The manufacture of standard electronic components is a capital-intensive process requiring semiskilled labor, and cost pressures are intense. The best locations for such activities today are places such as Singapore, Taiwan, Malaysia, and South Korea. These countries have pools of relatively skilled, low-cost labor. Thus, many producers of laptop computers have standard components, such as memory chips, produced at these locations.

The manufacture of advanced components such as microprocessors and display screens is a capital-intensive process requiring skilled labor, and cost pressures are less intense. Since cost pressures are not so intense at this stage, these components are manufactured in countries with high labor costs that also have pools of highly skilled labor (primarily Japan and the United States).

Finally, assembly is a relatively labor-intensive process requiring only low-skilled labor, and cost pressures are intense. As a result, final assembly may be carried out in a country such as Mexico, which has an abundance of low-cost, low-skilled labor.

When we look at a laptop computer produced by a US manufacturer, we may find that it was designed in California, its standard components were produced in Taiwan and Singapore, its advanced components were produced in Japan and the United States, its final assembly occurred in Mexico, and the finished product was sold in the United States or elsewhere in the world. By dispersing production activities to different locations around the globe, the US manufacturer is taking advantage of the differences between countries identified by the various theories of international trade.

First-Mover Implications

The new trade theory suggests the importance of first-mover advantages. According to the new trade theory, firms that establish a first-mover advantage in the production of a new product may dominate global trade in that product. This is particularly true in those industries where the global market can profitably support only a limited number of firms, such as the aerospace market, but early commitments also seem to be important in less concentrated industries such as the market for cellular telephone equipment (see the Management Focus on Nokia). For the individual firm, the clear message is that it pays to invest substantial financial resources in building a first-mover, or early-mover, advantage, even if that means several years of substantial losses before a new venture becomes profitable.

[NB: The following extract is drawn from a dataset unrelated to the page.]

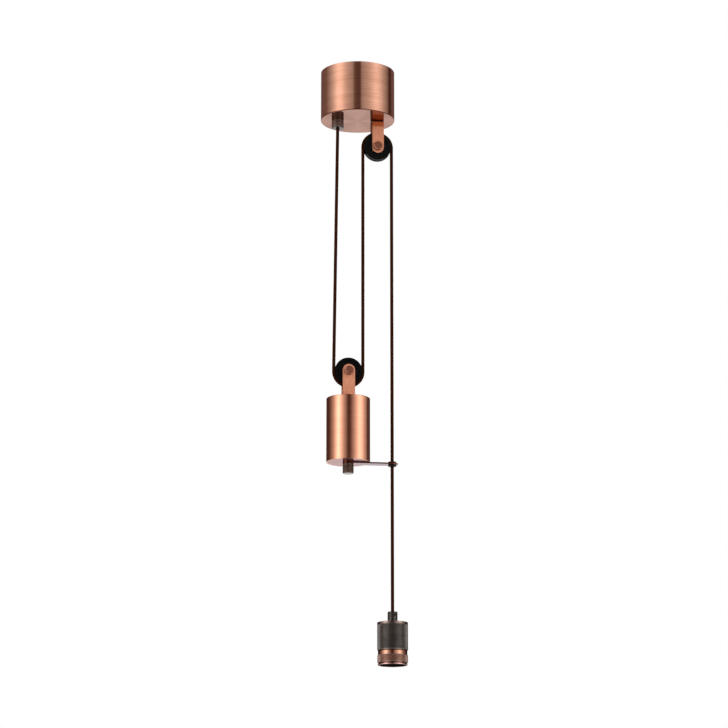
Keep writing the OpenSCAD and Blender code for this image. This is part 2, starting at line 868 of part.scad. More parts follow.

Although the precise details of how to achieve this are beyond the scope of this book, much has been written on strategies for exploiting first-mover advantages.22 In recent years, Japanese firms, rather than their European or North American competitors, seem to have undertaken the vast investments and years of losses required to build a first-mover advantage. This has been true in the production of liquid crystal display (LCD) screens for laptop computers. While firms such as Toshiba and NEC invested heavily in this technology during the 1980s, many large European and American firms exited the market. As a result, Japanese firms dominate global trade in LCD screens, even though the technology was invented in the United States.

Policy Implications

The theories of international trade also matter to international businesses because business firms are major players on the international trade scene. Business firms produce exports, and business firms import the products of other countries. Because of their pivotal role in international trade, business firms exert a strong influence on government trade policy. By lobbying government, firms can help promote free trade or trade restrictions. The theories of international trade tell businesses that promoting free trade is generally in the best interests of their home country, although it may not always be in the best interest of an individual firm. Many firms recognize this and lobby for open markets.

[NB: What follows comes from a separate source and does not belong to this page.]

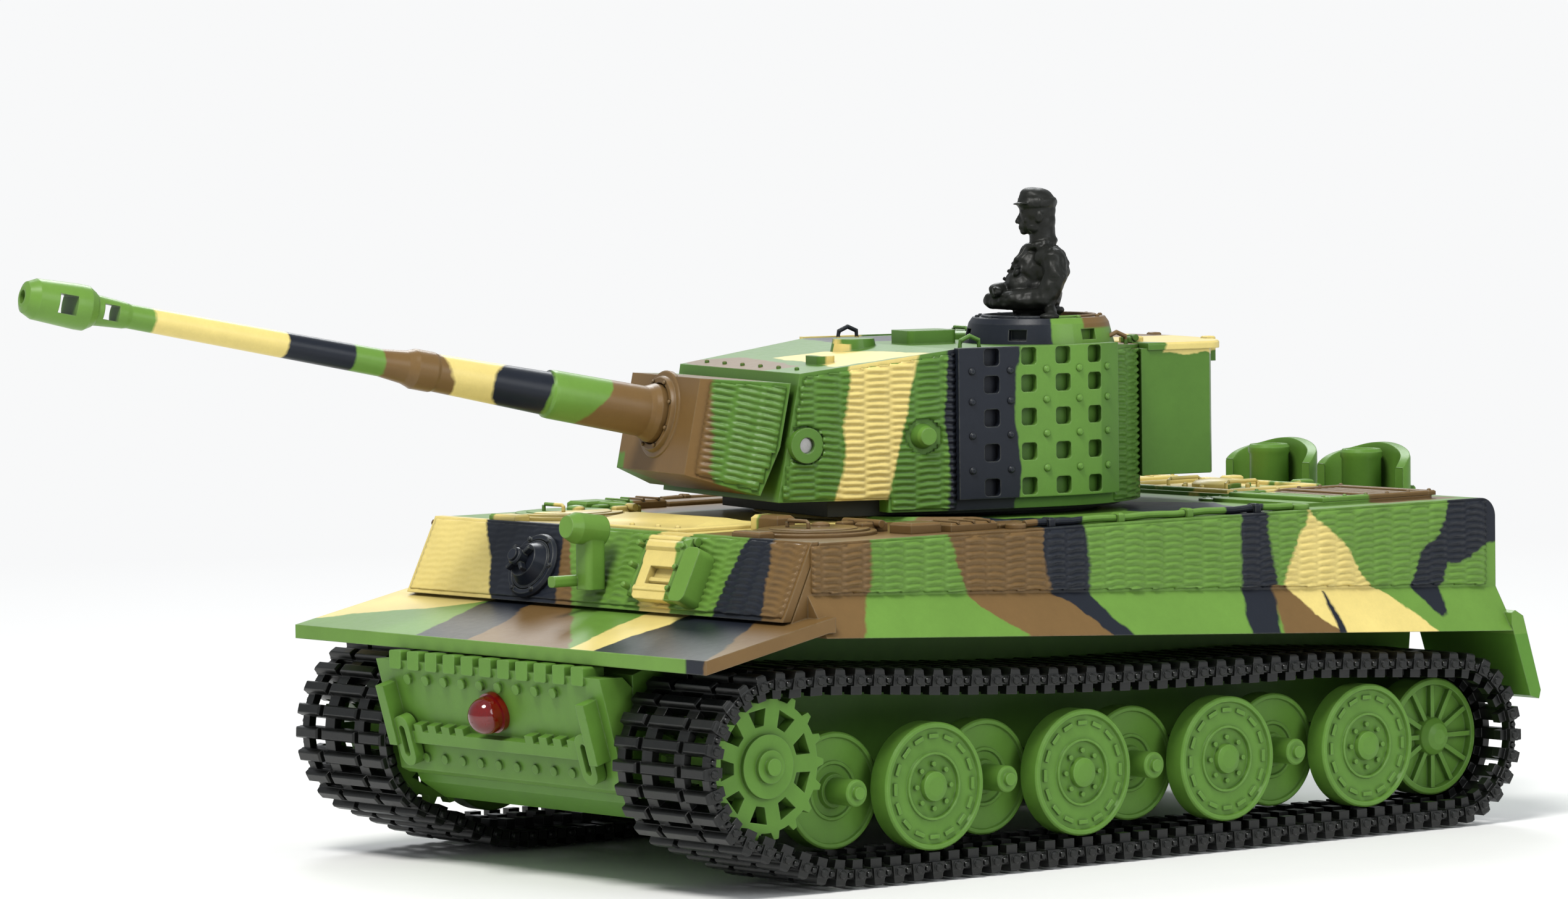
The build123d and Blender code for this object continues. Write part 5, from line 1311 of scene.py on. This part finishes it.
def link_panel_studs():
    """Studs between the panels' pockets, straight back to y = 0, then round the turret."""
    build = Build()
    radius = 14.25
    for side in (-1, 1):
        for y in (-7.8, -4.3, -1.0, 2.1, 5.2):
            angle = max(0, y) / radius
            a, b = math.cos(angle), math.sin(angle)
            for z in (30.6, 33.4, 36.15, 38.6):
                place = (radius * a * side, y if y < 0 else radius * b, z)
                build.lathe([(0.3, -0.1), (0.3, 0.1), (0.17, 0.22)],
                            along(place, (a * side, b, 0)), 12)
    build.done("link_panel_studs", "turret", "turret", TURRET)


def bin_lid():
    """Lid with a half-oval rear edge, three hinges in front and two clasps behind."""
    build = Build()
    half, front, back, bulge = 9.25, 11.2, 17.05, 3.05
    outline = [(half, front), (half, back)]
    for k in range(1, 16):
        a = math.pi * k / 16
        outline.append((half * math.cos(a), back + bulge * math.sin(a)))
    outline += [(-half, back), (-half, front)]
    centre_y = 15.2
    verts = []
    for z, inset in ((39.55, 0.0), (40.0, 0.0), (40.15, 0.15)):
        scale = 1 - inset / 9
        verts += [(x * scale, centre_y + (y - centre_y) * scale, z) for x, y in outline]
    build.add(verts, walls(len(outline), 3) + caps(len(outline), 3))
    for x in (-5.5, 0.0, 5.5):
        build.box(span(x, 0.9), (11.0, 12.3), (40.1, 40.6), 0.12)
        build.tube([(x - 1.1, 11.5, 40.5), (x + 1.1, 11.5, 40.5)], 0.28)
    for x in (-4.6, 4.6):
        y = back + bulge * math.sqrt(1 - (x / half) ** 2)
        build.box(span(x, 0.5), (y - 0.7, y + 0.15), (38.3, 40.35), 0.1)
    build.done("bin_lid", "bin", "turret", TURRET)


roof_fittings()
cupola_fittings()
link_panel_studs()
bin_lid()

# ---------------------------------------------------------------- rear of the hull
EXHAUST_X, EXHAUST_Y = 5.75, 43.6
EXHAUST_PIPE = [(0.95, 24.0), (1.1, 29.7), (1.35, 29.95), (1.6, 29.95), (1.8, 29.7),
                (1.8, 29.3), (1.68, 29.1), (1.7, 20.0), (1.5, 18.4)]
EXHAUST_FLOOR = [(0.001, 26.0), (1.3, 26.0)]
SHIELD_BOLT = [(0.42, -0.1), (0.42, 0.3), (0.25, 0.45)]
REAR_BOLT = [(0.32, -0.2), (0.32, 0.3), (0.2, 0.42)]
PORT_COVER = [(2.1, -0.2), (2.1, 0.4), (1.7, 0.7), (0.7, 0.7), (0.7, 1.2), (0.45, 1.35)]
PORT_BOLT = [(0.24, 0.3), (0.24, 0.75), (0.15, 0.85)]
STRIP_BOLT = [(0.26, -0.2), (0.26, 0.25), (0.16, 0.35)]


def shield_wall(build, side):
    """Half-oval wall round an exhaust, with a wavy, rolled top edge."""
    steps, bottom = 72, 18.3
    verts = []
    for i in range(steps + 1):
        t = i / steps
        out_x, out_y = -math.cos(math.pi * t), math.sin(math.pi * t)
        x, y = side * EXHAUST_X + 5.15 * out_x, 43.4 + 3.05 * out_y
        top = 30.4 - 1.9 * abs(2 * t - 1) ** 2.4 - 0.25 * (1 - math.cos(4 * math.pi * t)) / 2
        section = [(0.0, bottom), (0.12, bottom), (0.12, top - 0.25), (0.06, top),
                   (-0.75, top), (-0.82, top - 0.3), (-0.82, bottom)]           # outward, z
        verts += [(x + out_x * out, y + out_y * out, z) for out, z in section]
    ends = [face[::-1] for face in caps(7, steps + 1)]
    build.add(verts, walls(7, steps + 1) + ends)


def exhaust_shields():
    build = Build()
    for side in (-1, 1):
        x = side * EXHAUST_X
        shield_wall(build, side)
        build.lathe(EXHAUST_PIPE, at(x, EXHAUST_Y), 36)
        build.lathe(EXHAUST_FLOOR, at(x, EXHAUST_Y))
        for k in (-1, 1):
            build.box(span(x + k * 4.6, 0.5), (41.3, 43.4), (20.0, 26.0), 0.15)
            for z in (21.5, 26.5):
                build.lathe(SHIELD_BOLT, along((x + k * 4.1, 45.35, z), (k * 0.75, 1, 0)), 12)
    obj = build.done("exhaust_shield_skins", "green_plastic", "hull", HULL)
    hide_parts("exhaust_shields")


def rear_fittings():
    """Bolts, tow eyes, stepped blocks, round port cover and a bolted strip."""
    build = Build()
    for z in (17.6, 20.4, 23.2, 25.4):
        for x in (-22.0, -13.4, 13.4, 22.0):
            build.lathe(REAR_BOLT, along((x, 41.3, z), REAR), 10)
    for side in (-1, 1):
        eye_x, block_x = side * 8.6, side * 17.6
        for offset in (-0.8, 0.8):
            build.box(span(eye_x + offset, 0.3), (40.3, 42.6), (8.3, 11.3), 0.2)
        build.tube([(x, 42.0, 9.8) for x in span(eye_x, 1.3)], 0.4, 12)
        build.box(span(block_x, 2.6), (41.2, 42.3), (20.0, 23.6), 0.35)
        build.box(span(block_x, 1.9), (42.2, 42.6), (20.7, 22.9), 0.25)
        build.box(span(block_x, 0.4), (41.2, 42.8), (19.4, 24.2), 0.15)
    y, z, out = 40.55, 12.2, (0, 1, -0.09)
    build.lathe(PORT_COVER, along((0, y, z), out), 32)
    for a, b in circle(1.55, 6):
        build.lathe(PORT_BOLT, along((a, y, z + b), out), 8)
    build.box((-6.5, 6.5), (40.5, 41.25), (15.9, 16.5), 0.15)
    for x in (-5.4, -1.8, 1.8, 5.4):
        build.lathe(STRIP_BOLT, along((x, 41.2, 16.2), REAR), 8)
    build.done("rear_fittings", "green_deep", "hull", HULL)


exhaust_shields()
rear_fittings()

# ---------------------------------------------------------------- driver's plate and mantlet
# spans in x, up the slope and outwards; chamfer
VISOR_BOXES = [
    ((5.6, 10.4), (4.75, 5.75), (0.0, 1.25), 0.3), ((5.6, 10.4), (1.15, 1.95), (0.0, 1.1), 0.3),
    ((4.9, 5.7), (1.0, 5.9), (0.0, 0.85), 0.25), ((10.1, 11.0), (0.8, 6.0), (0.0, 1.35), 0.35),
    ((6.0, 10.0), (2.2, 2.75), (0.0, 0.7), 0.15)]
VISOR_BOLT = [(0.24, 0.7), (0.24, 1.5), (0.14, 1.6)]
PORT_RIM = [(2.1, -0.1), (2.75, 0.0), (2.75, 0.35), (2.55, 0.6), (2.2, 0.6), (2.05, 0.35)]
PORT_MUZZLE = [(0.62, 1.2), (0.72, 2.35), (0.62, 2.5), (0.3, 2.5), (0.28, 2.1), (0.001, 2.1)]
RIM_BOLT = [(0.2, 0.5), (0.2, 0.72), (0.12, 0.8)]
COLLAR = [(2.42, 6.4), (2.42, 8.0), (2.55, 8.2), (2.95, 8.2), (3.1, 8.02), (3.16, 7.86),
          (3.5, 7.8), (3.62, 7.68), (3.62, 7.4)]
COLLAR_BOLT = [(0.16, 8.1), (0.16, 8.34), (0.1, 8.4)]


def plate_at(u, v):
    """Frame on the driver's plate: x across, y up the slope, z outward."""
    origin = Vector((u, 0, 0)) + PLATE_FOOT + PLATE_SLOPE * v
    axes = (Vector(LEFT), PLATE_SLOPE, PLATE_OUT)
    return Matrix([(*(axis[i] for axis in axes), origin[i]) for i in range(3)] + [(0, 0, 0, 1)])


def visor_frame():
    build = Build()
    plate = plate_at(0, 0)
    for row in VISOR_BOXES:
        build.box(*row, plate)
    build.tube([plate @ Vector((x, 5.9, 0.5)) for x in (4.6, 11.2)], 0.38, 12)
    for x in (5.1, 10.6):
        for v in (1.6, 3.4, 5.2):
            build.lathe(VISOR_BOLT, plate @ at(x, v), 10)
    build.done("visor_frame", "plate", "hull", HULL)


def gun_port():
    """Rim and muzzle of the machine-gun port, with two crossed bars."""
    build = Build()
    port = plate_at(*GUN_PORT)
    build.lathe(PORT_RIM, port, 40)
    build.lathe(PORT_MUZZLE, port)
    for k in range(2):
        build.box((-1.35, 1.35), (-0.16, 0.16), (1.6, 2.15), 0.08, port @ turn(45 + 90 * k, "Z"))
    for a, b in circle(2.42, 6):
        build.lathe(RIM_BOLT, port @ at(a, b), 8)
    build.done("gun_port_rim", "plate", "hull", HULL)


def mantlet_collar():
    """Bolted collar in the mantlet's mouth, round the root of the barrel."""
    build = Build()
    forward = along((0, 0, 0), FRONT)
    build.lathe(COLLAR, forward, 48)
    for a, b in circle(2.75, 8, 0.39):
        build.lathe(COLLAR_BOLT, at(a, 0, b) @ forward, 8)
    build.done("mantlet_collar", "mantlet", "gun", GUN)


visor_frame()
gun_port()
mantlet_collar()

# ---------------------------------------------------------------- world, light, floor, camera
# from here on lengths are in metres
BACKDROP = (0.94, 0.945, 0.95)
scene = bpy.context.scene


def make_world():
    """Soft blue-white light, with a paler backdrop for the camera."""
    world = bpy.data.worlds.new("studio")
    scene.world = world
    world.use_nodes = True
    tree = world.node_tree
    tree.nodes.clear()
    light = tree.nodes.new("ShaderNodeBackground")
    light.inputs["Color"].default_value = (0.93, 0.97, 1.0, 1)
    light.inputs["Strength"].default_value = 0.44
    seen = tree.nodes.new("ShaderNodeBackground")
    seen.inputs["Color"].default_value = (*BACKDROP, 1)
    ray = tree.nodes.new("ShaderNodeLightPath")
    blend = tree.nodes.new("ShaderNodeMixShader")
    output = tree.nodes.new("ShaderNodeOutputWorld")
    tree.links.new(ray.outputs["Is Camera Ray"], blend.inputs[0])
    tree.links.new(light.outputs[0], blend.inputs[1])
    tree.links.new(seen.outputs[0], blend.inputs[2])
    tree.links.new(blend.outputs[0], output.inputs[0])


def area(name, place, size, power, colour):
    """Disc light aimed at the hull."""
    light = bpy.data.lights.new(name, "AREA")
    light.shape = "DISK"
    light.size = size
    light.energy = power
    light.color = colour
    obj = bpy.data.objects.new(name, light)
    obj.location = place
    obj.rotation_mode = "QUATERNION"
    aim = Vector((0.0, HULL_Y * MM, 0.02)) - Vector(place)
    obj.rotation_quaternion = aim.to_track_quat("-Z", "Y")
    scene.collection.objects.link(obj)


def make_floor():
    """Paper that runs out into the bright backdrop far from the model."""
    s = Shader("floor_paper")
    colour = s.mix(s.noise(0.02, 3.0), (0.86, 0.86, 0.85), (0.82, 0.82, 0.815))
    paper = s.surface(colour, rough=0.7, bevel=0.0, cavity=0.0, tint=0.01, bump=0.05)
    offset = s.vec("SUBTRACT", s.place, (0, HULL_Y, 0))
    reach = s.node("VectorMath", {0: offset}, operation="LENGTH").outputs["Value"]
    fade = s.ramp(reach, gain=1 / 260.0, offset=-0.34)
    glow = s.node("Emission", {"Color": BACKDROP, "Strength": 1.0}).outputs[0]
    mesh = bpy.data.meshes.new("floor")
    half, z = 3.0, -0.0002
    corners = [(-half, -half, z), (half, -half, z), (half, half, z), (-half, half, z)]
    mesh.from_pydata(corners, [], [(0, 1, 2, 3)])
    mesh.materials.append(s.output(s.node("MixShader", {0: fade, 1: paper, 2: glow}).outputs[0]))
    floor = bpy.data.objects.new("floor", mesh)
    scene.collection.objects.link(floor)


def make_camera():
    """Long lens, low, in front of the tank on its left."""
    azimuth, elevation, roll = (math.radians(d) for d in (50.55, 3.27, -0.69))
    back = Vector((math.sin(azimuth) * math.cos(elevation),
                   -math.cos(azimuth) * math.cos(elevation), math.sin(elevation)))
    level = Vector((math.cos(azimuth), math.sin(azimuth), 0))
    upright = level.cross(-back)
    right = level * math.cos(roll) + upright * math.sin(roll)
    up = level * -math.sin(roll) + upright * math.cos(roll)
    place = (0.5091, -0.4340 + HULL_Y * MM, 0.0700)
    data = bpy.data.cameras.new("camera")
    data.sensor_fit = "HORIZONTAL"
    data.sensor_width = 36.0
    data.lens = 187.66
    data.clip_start = 0.01
    data.clip_end = 20.0
    camera = bpy.data.objects.new("camera", data)
    camera.matrix_world = Matrix([*zip(right, up, back, place), (0, 0, 0, 1)])
    scene.collection.objects.link(camera)
    scene.camera = camera


make_world()
area("key", (0.16, -0.36, 0.66), size=0.26, power=5.0, colour=(1.0, 0.985, 0.95))
area("fill", (0.62, 0.05, 0.30), size=0.40, power=1.5, colour=(0.95, 0.98, 1.0))
area("rim", (-0.45, 0.35, 0.45), size=0.30, power=1.8, colour=(0.97, 0.99, 1.0))
make_floor()
make_camera()
scene.view_settings.view_transform = "Standard"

For example, in 1991, when the US government announced its intention to place a tariff on Japanese imports of liquid crystal display screens, IBM and Apple Computer protested strongly. Both IBM and Apple pointed out that (1) Japan was the lowest-cost source of LCD screens, (2) they used these screens in their laptop computers, and (3) the proposed tariff, by increasing the cost of LCD screens, would increase the cost of laptop computers produced by IBM and Apple, thus making them less competitive in the world market. In other words, the tariff, designed to protect US firms, would be self-defeating. In response to these pressures, the US government reversed its posture on this issue.

Unlike IBM and Apple, however, businesses do not always lobby for free trade. In the United States, for example, "voluntary" restrictions on imports on automobiles, machine tools, textiles, and steel are the result of direct pressures by US firms in these industries on the government. The government has responded by getting foreign companies to agree to "voluntary" restrictions on their imports, using the threat of more comprehensive formal trade barriers to get them to adhere to these agreements. As predicted by international trade theory, many of these agreements have been self-defeating. Take the voluntary restriction on machine-tool imports agreed to in 1985 as an example. Due to limited import competition from more-efficient foreign suppliers, the prices of machine tools in the United States have risen to higher levels than would have prevailed under a free trade scenario. Since machine tools are used throughout the manufacturing industry, the result has been an increase in the costs of US manufacturing in general and a corresponding loss in world market competitiveness. Shielded from international competition by import barriers, the US machine tool industry has had no incentive to increase its efficiency. Consequently, it has lost many of its export markets to more efficient foreign competitors. Thus, the US machine tool industry is now smaller than it was in 1985. For anyone schooled in international trade theory, these events are not surprising.23

Finally, Porter's theory of national competitive advantage also contains policy implications. Porter's theory suggests that it is in a firm's best interests to upgrade advanced factors of production; for example, to invest in better training for its employees and to increase its commitment to research and development. It is also in the best interests of business to lobby the government to adopt policies that have a favorable impact on each component of the national "diamond." Thus, according to Porter, businesses should urge government to increase its investment in education, infrastructure, and basic research (since all of these enhance advanced factors) and to adopt policies that promote strong competition within domestic markets (since this makes firms stronger international competitors, according to Porter's findings).